Pick at random any TV show about the universe, and the visuals will be dominated by a black void sprinkled with billions of galaxies. Such images give the impression of a vast emptiness foreign to human existence. Our bodies would perish within minutes of stepping into outer space; our minds struggle to grasp cosmic riddles that extend beyond the limits of time and space. But visual images are misleading, because they miss the most crucial element in the universe, an element that suddenly and unexpectedly humanizes it.

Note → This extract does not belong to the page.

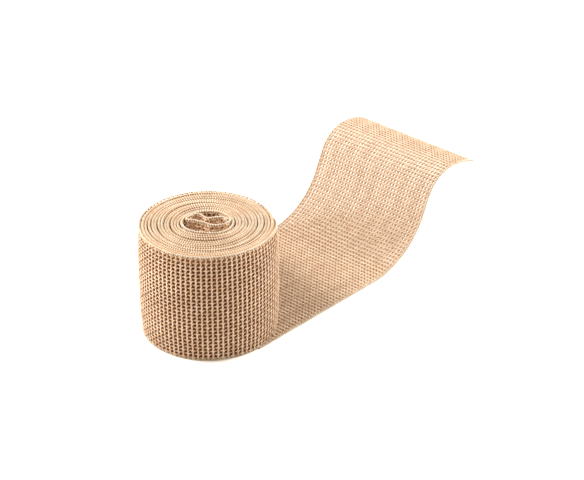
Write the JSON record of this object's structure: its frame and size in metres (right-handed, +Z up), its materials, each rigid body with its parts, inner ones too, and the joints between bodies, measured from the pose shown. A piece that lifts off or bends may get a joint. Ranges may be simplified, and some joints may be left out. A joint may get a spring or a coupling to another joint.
{
  "type": "elastic bandage",
  "caption": "Knitted elastic bandage, wound in a roll that stands on its edge, with a free tail that climbs in a wave.",
  "frame": {"origin": "centre of the footprint, on the surface that the bandage rests on", "axes": "+Z up, along the roll's axis; seen along +Y the roll stands at the left and front, and the tail runs off to the right and back"},
  "size_m": [0.1472, 0.16, 0.05],
  "materials": {
    "tan_knit": "open mesh knit, matt"
  },
  "bodies": {
    "root": {"wound_turns": "tan_knit", "free_tail": "tan_knit"}
  },
  "joints": []
}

This crucial element is mind.

Over a century ago, the quantum revolution opened the way for cosmic mind. The founders of quantum mechanics needed to account for huge differences between their mathematical model of the universe, which is composed of fields of potentialities, and the universe as we perceive it, which is composed of solid objects and events that actually happen. To achieve a reconciliation the founders assumed that reality was composed of two parts, mind and matter, which interacted with each other according to some new laws that they specified. This departure from the prior (classical-physicalist) assumption that mind was a mere side-effect of brain activity was such a startling proposal that it basically split physics in two, with one camp (the physicalists) insisting that matter alone, plus an element of quantum chance, determines every physical property of the universe, and the other camp embracing mind as the key to certain otherwise unexplained mysteries. For several decades now the first, physicalist approach has been ascendant in the minds of many working physicists. But the advance of neuroscience, coupled with the difficulty of accounting in purely mechanical terms for complex behaviors of living organisms, has ignited renewed interest in the possibility that our minds may not be the useless and causally ineffectual appendages that the classical-physicalist dogma has proclaimed them to be.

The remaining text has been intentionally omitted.